Capstone Challenge 1: the Start of Something New

Until recently, I was in denial that the time for me to begin my capstone for the minor in Writing had arrived. The sense of relief, completion, and pride that I felt after completing my Gateway course still feels fresh. In moving ahead, I know that Gateway taught me many lessons that will amplify those feelings upon completion of my capstone project. Both of my projects have dealt with race/race relations in some sense. My gateway project explored colorism and my gateway will tackle issues surrounding biraciality. When I was brainstorming ideas for my capstone, I did not intend for it to be an extension of my gateway project (I truly did not intend for them to be related at all). However, I think I could use this relation to my benefit while still finishing the minor in Writing with two autonomous projects. Race is a topic that is difficult to discuss.
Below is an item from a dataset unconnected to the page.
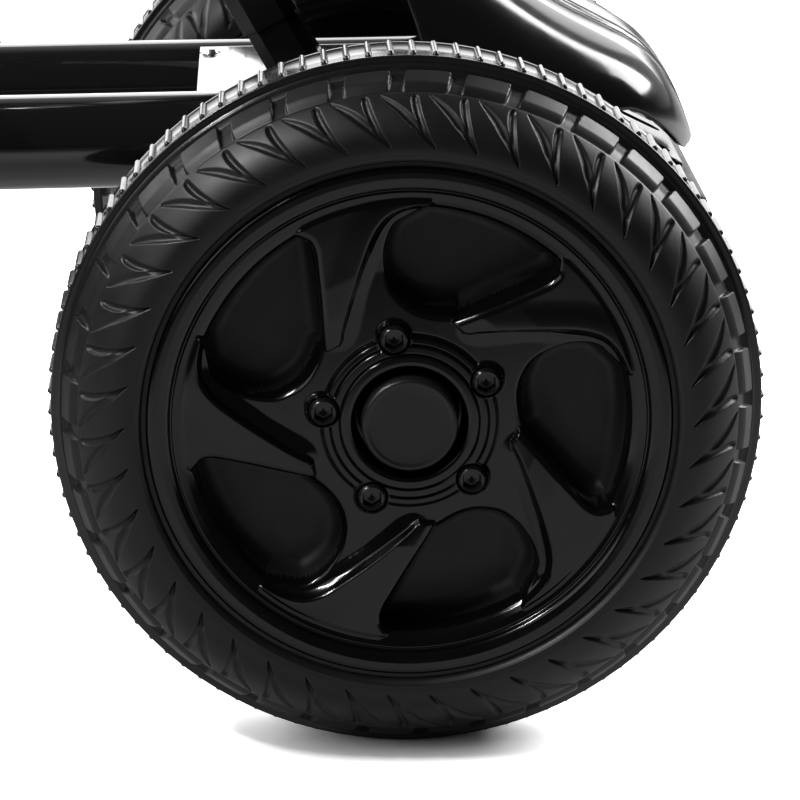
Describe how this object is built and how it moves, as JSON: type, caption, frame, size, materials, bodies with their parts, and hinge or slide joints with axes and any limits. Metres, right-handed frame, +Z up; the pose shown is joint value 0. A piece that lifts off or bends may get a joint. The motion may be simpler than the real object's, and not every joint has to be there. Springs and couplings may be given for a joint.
{
  "type": "drift kart",
  "caption": "Low electric drift kart with twin-rail frame, car-style wheels, bucket seat, steering column, wedge nose, foot pedal and hand brake.",
  "frame": {"origin": "middle of the footprint's bounding box, on the ground under the kart", "axes": "+X the driving direction and the longest extent, +Y the driver's left, +Z up"},
  "size_m": [0.9412, 0.4862, 0.6033],
  "materials": {
    "gloss_paint": "gloss black powder coat",
    "gloss_plastic": "gloss black moulding",
    "matte_plastic": "satin black moulding",
    "foam_tyre": "matt black treaded tyre",
    "hard_tyre": "smooth black slick tyre",
    "zinc": "zinc plated",
    "dark_steel": "black oxide",
    "nylon": "grey nylon",
    "grip_rubber": "fine grained black rubber"
  },
  "bodies": {
    "frame": {"frame_rail_right": "gloss_paint", "frame_rail_left": "gloss_paint", "front_axle_beam": "gloss_paint", "foot_plate": "gloss_paint", "foot_plate_screw_right": "zinc", "foot_plate_screw_left": "zinc", "column_tube": "gloss_paint", "column_shroud": "gloss_plastic", "nose_fairing": "gloss_plastic", "nose_lip": "gloss_plastic", "front_bumper": "gloss_paint", "peg_tube": "gloss_paint", "pedal_spring": "zinc", "kingpin_right": "zinc", "kingpin_left": "zinc", "rear_bearing_right": "gloss_paint", "rear_bearing_left": "gloss_paint", "motor": "dark_steel", "seat_track": "gloss_paint", "battery_box": "matte_plastic", "battery": "matte_plastic"},
    "steering": {"steering_shaft": "zinc", "steering_wheel": "grip_rubber"},
    "horn": {"horn_button": "gloss_plastic"},
    "knuckle_right": {"knuckle_right": "dark_steel", "axle_nut_right": "zinc"},
    "knuckle_left": {"knuckle_left": "dark_steel", "axle_nut_left": "zinc"},
    "front_wheel_right": {"front_tyre_right": "foam_tyre", "front_rim_right": "gloss_plastic", "front_hub_cap_right": "matte_plastic", "front_hub_flange_right": "dark_steel", "front_wheel_bush_right": "nylon"},
    "front_wheel_left": {"front_tyre_left": "foam_tyre", "front_rim_left": "gloss_plastic", "front_hub_cap_left": "matte_plastic", "front_hub_flange_left": "dark_steel", "front_wheel_bush_left": "nylon"},
    "tie_rod_right": {"tie_rod_right": "zinc"},
    "tie_rod_left": {"tie_rod_left": "zinc"},
    "rear_axle": {"rear_axle": "zinc", "drive_gear": "nylon", "rear_tyre_right": "hard_tyre", "rear_rim_right": "gloss_plastic", "rear_hub_cap_right": "matte_plastic", "rear_hub_flange_right": "dark_steel", "rear_tyre_left": "hard_tyre", "rear_rim_left": "gloss_plastic", "rear_hub_cap_left": "matte_plastic", "rear_hub_flange_left": "dark_steel"},
    "motor_shaft": {"motor_pinion": "dark_steel"},
    "pedal": {"accelerator_pedal": "matte_plastic"},
    "seat": {"seat_shell": "gloss_plastic", "seat_carriage": "dark_steel"},
    "seat_knob": {"seat_clamp_knob": "matte_plastic"},
    "brake": {"brake_lever": "dark_steel"},
    "lid": {"battery_lid": "matte_plastic"},
    "latch": {"lid_latch": "dark_steel"},
    "switch": {"power_switch": "gloss_plastic"},
    "cap": {"charge_cap": "grip_rubber"}
  },
  "joints": [
    {"name": "steering", "type": "hinge", "parent": "frame", "child": "steering", "pos_m": [0.3154, 0, 0.192], "axis": [-0.4756, 0, 0.8796], "range_deg": [-45, 45]},
    {"name": "steer_right", "type": "hinge", "parent": "frame", "child": "knuckle_right", "pos_m": [0.33, -0.133, 0.1406], "axis": [0, 0, 1], "range_deg": [-22.5, 22.5]},
    {"name": "steer_left", "type": "hinge", "parent": "frame", "child": "knuckle_left", "pos_m": [0.33, 0.133, 0.1406], "axis": [0, 0, 1], "range_deg": [-22.5, 22.5]},
    {"name": "tie_rod_right_end", "type": "hinge", "parent": "knuckle_right", "child": "tie_rod_right", "pos_m": [0.2773, -0.133, 0.167], "axis": [0, 0, 1], "range_deg": [-22.5, 22.5]},
    {"name": "tie_rod_left_end", "type": "hinge", "parent": "knuckle_left", "child": "tie_rod_left", "pos_m": [0.2773, 0.133, 0.16], "axis": [0, 0, 1], "range_deg": [-22.5, 22.5]},
    {"name": "front_right_spin", "type": "hinge", "parent": "knuckle_right", "child": "front_wheel_right", "pos_m": [0.33, -0.1983, 0.1406], "axis": [0, 1, 0], "continuous": true},
    {"name": "front_left_spin", "type": "hinge", "parent": "knuckle_left", "child": "front_wheel_left", "pos_m": [0.33, 0.1983, 0.1406], "axis": [0, 1, 0], "continuous": true},
    {"name": "rear_axle_spin", "type": "hinge", "parent": "frame", "child": "rear_axle", "pos_m": [-0.33, 0, 0.1406], "axis": [0, 1, 0], "continuous": true},
    {"name": "motor_spin", "type": "hinge", "parent": "frame", "child": "motor_shaft", "pos_m": [-0.2705, -0.022, 0.1406], "axis": [0, 1, 0], "continuous": true},
    {"name": "pedal_press", "type": "hinge", "parent": "frame", "child": "pedal", "pos_m": [0.115, -0.13, 0.1865], "axis": [0, 1, 0], "range_deg": [0, 20], "stiffness_Nm_per_rad": 1.5, "springref_deg": -8.59},
    {"name": "brake_pull", "type": "hinge", "parent": "frame", "child": "brake", "pos_m": [-0.205, -0.086, 0.257], "axis": [0, 1, 0], "range_deg": [-6, 0], "stiffness_Nm_per_rad": 4, "springref_deg": 8.59},
    {"name": "seat_slide", "type": "slide", "parent": "frame", "child": "seat", "axis": [1, 0, 0], "range_m": [0, 0.06]},
    {"name": "seat_clamp", "type": "hinge", "parent": "seat", "child": "seat_knob", "pos_m": [-0.15, -0.045, 0.2547], "axis": [0, 1, 0], "range_deg": [-90, 90]},
    {"name": "lid_open", "type": "hinge", "parent": "frame", "child": "lid", "pos_m": [-0.461, 0, 0.3183], "axis": [0, -1, 0], "range_deg": [0, 100]},
    {"name": "latch_lift", "type": "hinge", "parent": "lid", "child": "latch", "pos_m": [-0.353, 0, 0.3219], "axis": [0, -1, 0], "range_deg": [0, 60], "stiffness_Nm_per_rad": 0.05, "springref_deg": -17.19},
    {"name": "switch_rock", "type": "hinge", "parent": "frame", "child": "switch", "pos_m": [-0.457, -0.04, 0.2813], "axis": [0, 1, 0], "range_deg": [-8, 8]},
    {"name": "cap_lift", "type": "hinge", "parent": "frame", "child": "cap", "pos_m": [-0.458, 0.04, 0.2938], "axis": [0, 1, 0], "range_deg": [0, 110]},
    {"name": "horn_press", "type": "slide", "parent": "steering", "child": "horn", "axis": [0.4756, 0, -0.8796], "range_m": [0, 0.003], "stiffness_N_per_m": 300, "springref_m": -0.002}
  ],
  "couplings": [
    {"joint": "steer_right", "follows": "steering", "ratio": 0.5},
    {"joint": "steer_left", "follows": "steering", "ratio": 0.5},
    {"joint": "tie_rod_right_end", "follows": "steering", "ratio": -0.5},
    {"joint": "tie_rod_left_end", "follows": "steering", "ratio": -0.5},
    {"joint": "motor_spin", "follows": "rear_axle_spin", "ratio": -4}
  ]
}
Being a racially diverse individual does not give you free rein on declaring what the “minority” experience entails, as it differs from person to person. This is a lesson that I learned during the making of my podcast on colorism, and I will carry it with me this semester as I discuss biraciality and create a product that will be on the internet (which is forever). Though I have had experience with this lesson in the past, it will certainly prove difficult to navigate this time around.

The central questions of my capstone are as follows:

  • How do societal and cultural norms impact the ways biracial people identify themselves?
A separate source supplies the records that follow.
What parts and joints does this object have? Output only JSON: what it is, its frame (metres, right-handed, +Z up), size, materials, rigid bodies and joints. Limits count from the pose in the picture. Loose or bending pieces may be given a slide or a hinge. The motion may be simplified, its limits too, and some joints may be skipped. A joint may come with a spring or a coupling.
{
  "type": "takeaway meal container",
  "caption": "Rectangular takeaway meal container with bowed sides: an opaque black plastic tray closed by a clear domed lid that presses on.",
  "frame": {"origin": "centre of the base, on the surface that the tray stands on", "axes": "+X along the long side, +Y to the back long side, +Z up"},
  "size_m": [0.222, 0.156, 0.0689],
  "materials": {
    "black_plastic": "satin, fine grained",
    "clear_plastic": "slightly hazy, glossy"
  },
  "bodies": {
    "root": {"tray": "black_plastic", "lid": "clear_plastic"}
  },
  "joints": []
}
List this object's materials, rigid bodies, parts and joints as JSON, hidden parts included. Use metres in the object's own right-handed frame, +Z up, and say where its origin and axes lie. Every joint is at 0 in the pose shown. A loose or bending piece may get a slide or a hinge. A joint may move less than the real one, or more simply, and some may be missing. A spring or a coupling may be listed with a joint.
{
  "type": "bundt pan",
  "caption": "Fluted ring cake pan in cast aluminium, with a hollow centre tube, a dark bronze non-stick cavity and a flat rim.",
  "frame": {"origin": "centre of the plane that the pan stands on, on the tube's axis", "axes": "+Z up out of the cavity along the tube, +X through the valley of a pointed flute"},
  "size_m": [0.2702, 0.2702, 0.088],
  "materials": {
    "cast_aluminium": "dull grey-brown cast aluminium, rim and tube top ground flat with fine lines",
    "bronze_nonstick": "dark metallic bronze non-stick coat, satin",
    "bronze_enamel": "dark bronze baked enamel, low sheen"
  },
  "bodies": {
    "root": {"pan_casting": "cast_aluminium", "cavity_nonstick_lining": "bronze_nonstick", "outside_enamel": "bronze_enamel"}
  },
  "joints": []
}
  • What does biraciality mean and what personal implications does it have?
  • How has biraciality remained stagnant over time, and how has it grown or changed?
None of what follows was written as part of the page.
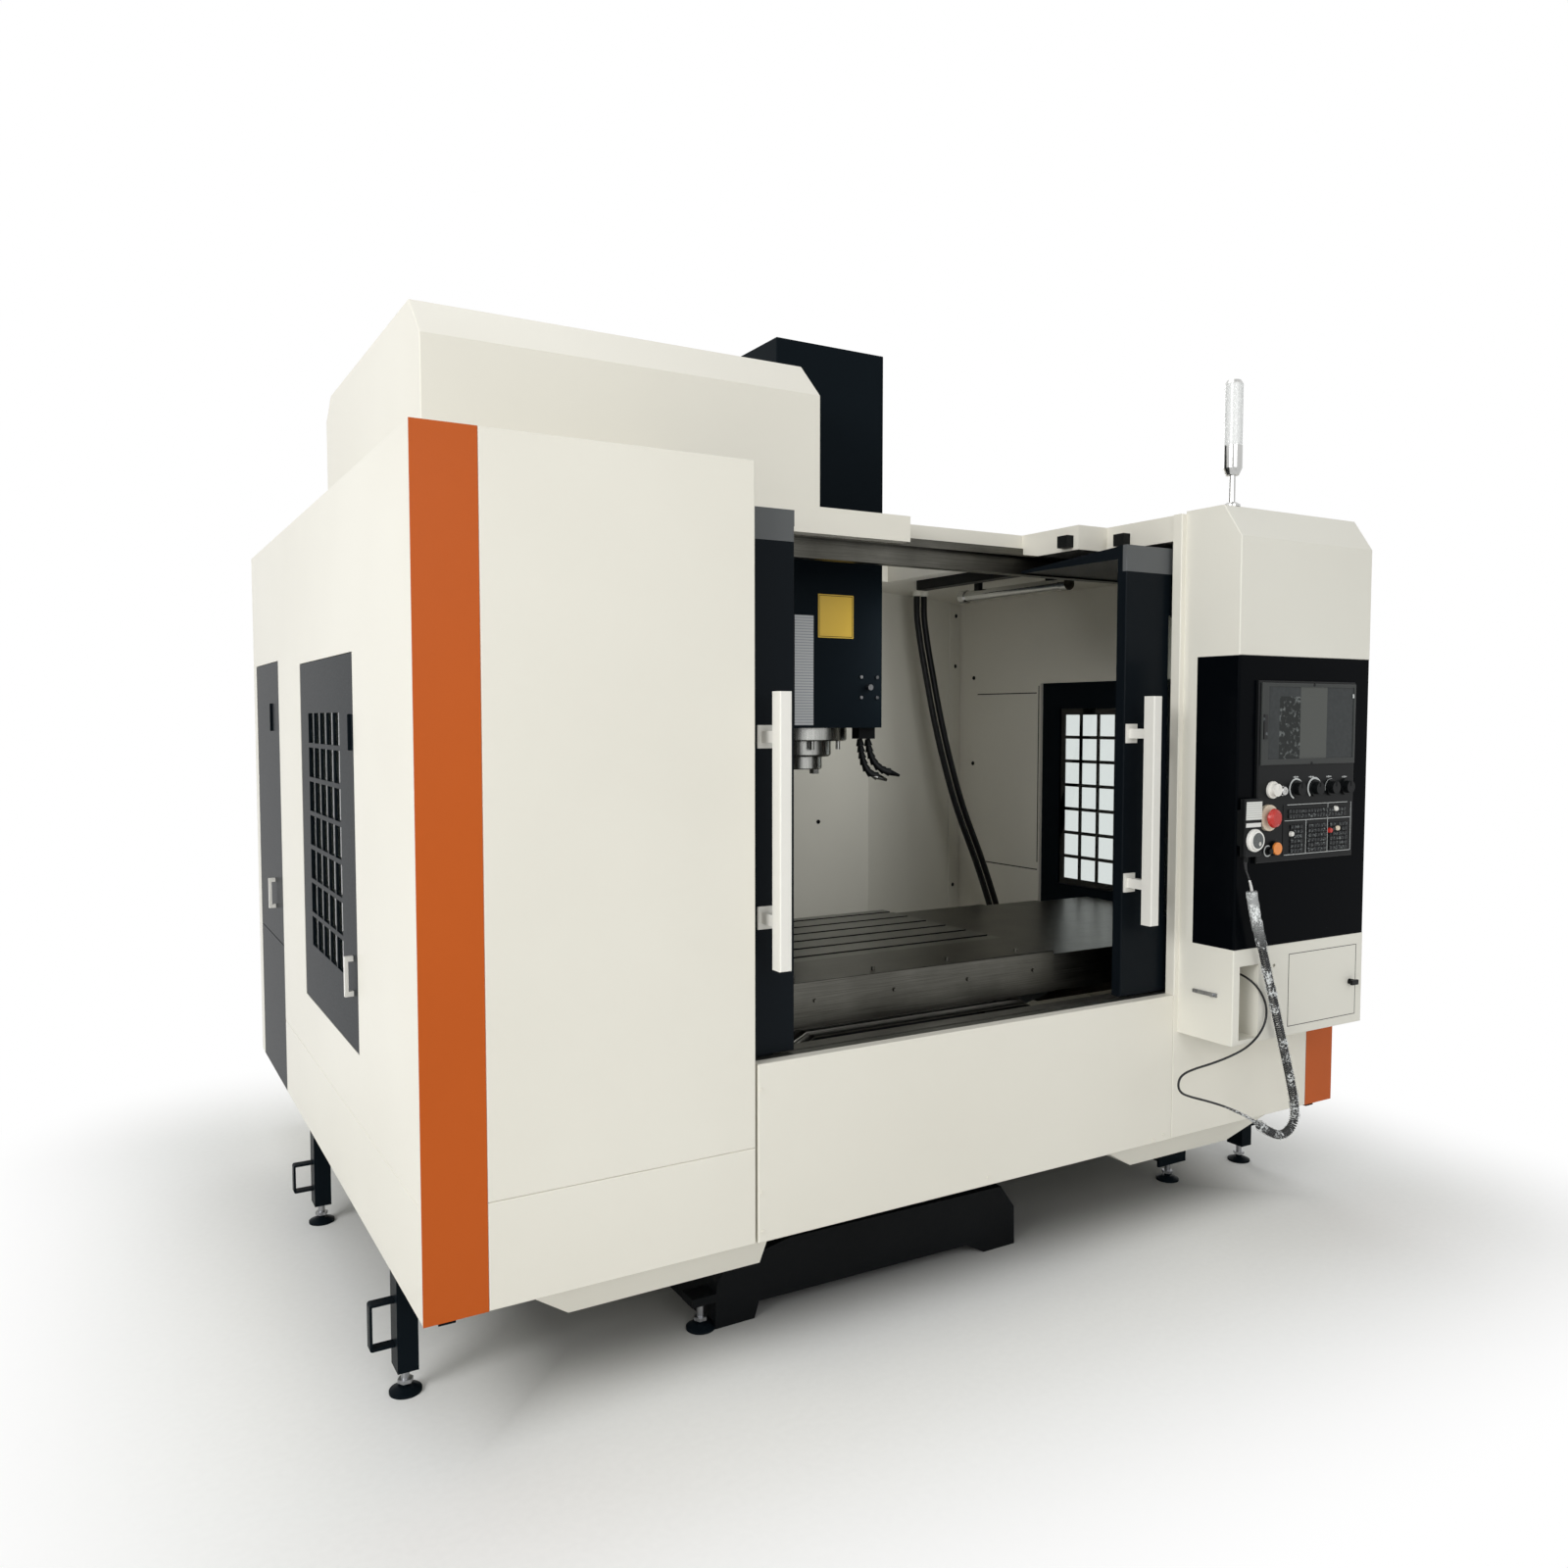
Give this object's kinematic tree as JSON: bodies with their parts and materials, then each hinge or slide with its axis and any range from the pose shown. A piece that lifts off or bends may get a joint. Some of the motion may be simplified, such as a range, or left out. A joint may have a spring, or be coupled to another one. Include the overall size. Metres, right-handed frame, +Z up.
{
  "type": "cnc machining centre",
  "caption": "Enclosed vertical machining centre with a T-slot table, travelling head, tool magazine, sliding front doors and a side-mounted control.",
  "frame": {"origin": "on the floor, in the middle of the machine's footprint", "axes": "+X to the operator's right, +Y to the rear, +Z up; the doors and the control face -Y"},
  "size_m": [2.856, 2.5205, 2.541],
  "materials": {
    "white_powder_coat": "fine textured powder coat",
    "orange_powder_coat": "fine textured powder coat",
    "black_powder_coat": "satin powder coat",
    "white_door_paint": "satin powder coat",
    "black_cast_iron": "painted casting",
    "grey_cast_iron": "painted casting",
    "ground_cast_iron": "ground",
    "stainless_steel": "brushed",
    "polished_steel": "ground",
    "painted_steel": "satin paint",
    "silver_aluminium": "anodised",
    "clear_glass": "clear",
    "clear_plastic": "clear",
    "black_gloss": "gloss",
    "black_plastic": "matt",
    "red_plastic": "gloss",
    "orange_plastic": "gloss",
    "white_plastic": "gloss",
    "black_rubber": "matt"
  },
  "bodies": {
    "machine": {"bed_casting": "black_cast_iron", "column_casting": "grey_cast_iron", "feet_and_legs": "black_powder_coat", "corner_strips": "orange_powder_coat", "outer_panels": "white_powder_coat", "front_apron": "white_powder_coat", "door_tracks": "stainless_steel", "fixed_way_covers": "stainless_steel", "rear_cabinet": "white_powder_coat", "inner_walls": "white_powder_coat", "roof_panels": "white_powder_coat", "magazine_hood": "white_powder_coat", "control_housing": "white_powder_coat", "control_case": "black_gloss", "screen_unit": "black_gloss", "operator_panel": "black_plastic", "stack_light_mast": "polished_steel", "stack_light_lens": "clear_plastic", "work_lamp": "black_plastic", "axis_motors": "painted_steel", "pendant": "black_plastic", "coiled_cable": "black_rubber", "loop_cable": "black_rubber", "hose_left": "black_rubber", "hose_right": "black_rubber", "magazine_frame": "grey_cast_iron"},
    "saddle": {"saddle_casting": "grey_cast_iron", "saddle_covers": "stainless_steel"},
    "table": {"table": "ground_cast_iron", "table_guards": "stainless_steel"},
    "x_covers": {"x_cover_middle": "stainless_steel"},
    "y_covers_2": {"y_cover_2": "stainless_steel"},
    "y_covers_3": {"y_cover_3": "stainless_steel"},
    "z_covers": {"z_cover_middle": "stainless_steel"},
    "head": {"head_casting": "grey_cast_iron", "head_cover": "black_powder_coat", "spindle_cartridge": "polished_steel", "coolant_nozzles": "black_plastic"},
    "spindle": {"spindle": "polished_steel"},
    "x_screw": {"x_ballscrew": "polished_steel"},
    "y_screw": {"y_ballscrew": "polished_steel"},
    "z_screw": {"z_ballscrew": "polished_steel"},
    "disc": {"tool_disc": "painted_steel"},
    "arm": {"tool_arm": "polished_steel"},
    "left_door": {"left_door": "black_powder_coat", "left_door_glass": "clear_glass", "left_door_handle": "silver_aluminium"},
    "right_door": {"right_door": "black_powder_coat", "right_door_glass": "clear_glass", "right_door_handle": "silver_aluminium"},
    "left_window": {"left_window_door": "black_powder_coat"},
    "right_window": {"right_window_door": "black_powder_coat"},
    "cabinet_door": {"cabinet_door": "black_powder_coat"},
    "base_door": {"base_box_door": "white_door_paint"},
    "e_stop": {"e_stop_button": "red_plastic"},
    "start_button": {"start_button": "orange_plastic"},
    "pulse_dial": {"pulse_dial": "white_plastic"},
    "selector_1": {"selector_1": "black_plastic"},
    "selector_2": {"selector_2": "black_plastic"},
    "selector_3": {"selector_3": "black_plastic"}
  },
  "joints": [
    {"name": "y_slide", "type": "slide", "parent": "machine", "child": "saddle", "axis": [0, 1, 0], "range_m": [-0.1, 0.4]},
    {"name": "x_slide", "type": "slide", "parent": "saddle", "child": "table", "axis": [1, 0, 0], "range_m": [-0.31, 0.49]},
    {"name": "x_cover_slide", "type": "slide", "parent": "saddle", "child": "x_covers", "axis": [1, 0, 0], "range_m": [-0.156, 0.246]},
    {"name": "y_cover_2_slide", "type": "slide", "parent": "machine", "child": "y_covers_2", "axis": [0, 1, 0], "range_m": [-0.067, 0.267]},
    {"name": "y_cover_3_slide", "type": "slide", "parent": "machine", "child": "y_covers_3", "axis": [0, 1, 0], "range_m": [-0.034, 0.134]},
    {"name": "z_slide", "type": "slide", "parent": "machine", "child": "head", "axis": [0, 0, 1], "range_m": [-0.38, 0.22]},
    {"name": "z_cover_slide", "type": "slide", "parent": "machine", "child": "z_covers", "axis": [0, 0, 1], "range_m": [-0.191, 0.111]},
    {"name": "spindle_spin", "type": "hinge", "parent": "head", "child": "spindle", "pos_m": [-0.005, -0.161, 1.306], "axis": [0, 0, 1], "continuous": true},
    {"name": "x_screw_spin", "type": "hinge", "parent": "saddle", "child": "x_screw", "pos_m": [-0.005, -0.321, 0.632], "axis": [1, 0, 0], "continuous": true},
    {"name": "y_screw_spin", "type": "hinge", "parent": "machine", "child": "y_screw", "pos_m": [-0.005, -0.156, 0.49], "axis": [0, 1, 0], "continuous": true},
    {"name": "z_screw_spin", "type": "hinge", "parent": "machine", "child": "z_screw", "pos_m": [-0.005, 0.524, 1.3], "axis": [0, 0, 1], "continuous": true},
    {"name": "disc_spin", "type": "hinge", "parent": "machine", "child": "disc", "pos_m": [-0.665, -0.161, 1.925], "axis": [1, 0, 0], "continuous": true},
    {"name": "arm_swing", "type": "hinge", "parent": "machine", "child": "arm", "pos_m": [-0.285, -0.161, 1.262], "axis": [0, 0, 1], "range_deg": [0, 270]},
    {"name": "left_door_slide", "type": "slide", "parent": "machine", "child": "left_door", "axis": [1, 0, 0], "range_m": [0, 0.5225]},
    {"name": "right_door_slide", "type": "slide", "parent": "machine", "child": "right_door", "axis": [-1, 0, 0], "range_m": [0, 0.5185]},
    {"name": "left_window_hinge", "type": "hinge", "parent": "machine", "child": "left_window", "pos_m": [-1.378, 0.261, 1.1475], "axis": [0, 0, -1], "range_deg": [0, 90]},
    {"name": "right_window_hinge", "type": "hinge", "parent": "machine", "child": "right_window", "pos_m": [1.378, 0.261, 1.1475], "axis": [0, 0, 1], "range_deg": [0, 90]},
    {"name": "cabinet_door_hinge", "type": "hinge", "parent": "machine", "child": "cabinet_door", "pos_m": [-1.378, 1.181, 0.96], "axis": [0, 0, -1], "range_deg": [0, 90]},
    {"name": "base_door_hinge", "type": "hinge", "parent": "machine", "child": "base_door", "pos_m": [0.932, -1.207, 0.7135], "axis": [0, 0, -1], "range_deg": [0, 90]},
    {"name": "e_stop_press", "type": "slide", "parent": "machine", "child": "e_stop", "axis": [0, 1, 0], "range_m": [0, 0.005]},
    {"name": "start_press", "type": "slide", "parent": "machine", "child": "start_button", "axis": [0, 1, 0], "range_m": [0, 0.003], "stiffness_N_per_m": 300},
    {"name": "dial_spin", "type": "hinge", "parent": "machine", "child": "pulse_dial", "pos_m": [0.735, -1.24, 1.14], "axis": [0, 1, 0], "continuous": true},
    {"name": "selector_1_turn", "type": "hinge", "parent": "machine", "child": "selector_1", "pos_m": [0.824, -1.224, 1.27], "axis": [0, 1, 0], "range_deg": [-75, 75]},
    {"name": "selector_2_turn", "type": "hinge", "parent": "machine", "child": "selector_2", "pos_m": [0.925, -1.224, 1.27], "axis": [0, 1, 0], "range_deg": [-75, 75]},
    {"name": "selector_3_turn", "type": "hinge", "parent": "machine", "child": "selector_3", "pos_m": [1.003, -1.224, 1.27], "axis": [0, 1, 0], "range_deg": [-45, 45]}
  ],
  "couplings": [
    {"joint": "x_cover_slide", "follows": "x_slide", "ratio": 0.5},
    {"joint": "x_screw_spin", "follows": "x_slide", "rad_per_m": 628.32},
    {"joint": "y_cover_2_slide", "follows": "y_slide", "ratio": 0.66667},
    {"joint": "y_cover_3_slide", "follows": "y_slide", "ratio": 0.33333},
    {"joint": "y_screw_spin", "follows": "y_slide", "rad_per_m": 628.32},
    {"joint": "z_cover_slide", "follows": "z_slide", "ratio": 0.5},
    {"joint": "z_screw_spin", "follows": "z_slide", "rad_per_m": 628.32}
  ]
}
  • What are the benefits and downfalls of having control over your racial identity, as biracial people uniquely do?

I have long pondered what biracial people “are” or what they “should be” within the broader context of the American melting pot. Throughout my life, I have alternated between identifying myself as “biracial” and “black” more times than I can count. Ultimately, this question is one that extends far beyond personal preference, involving American culture, history, and expectations. I hope to delve into this conflict in my capstone project, using both personal narrative and historical analysis along the way. My main concern in this project is that it is too ambitious. I will need to keep time management (and energy management) in mind as I navigate this semester.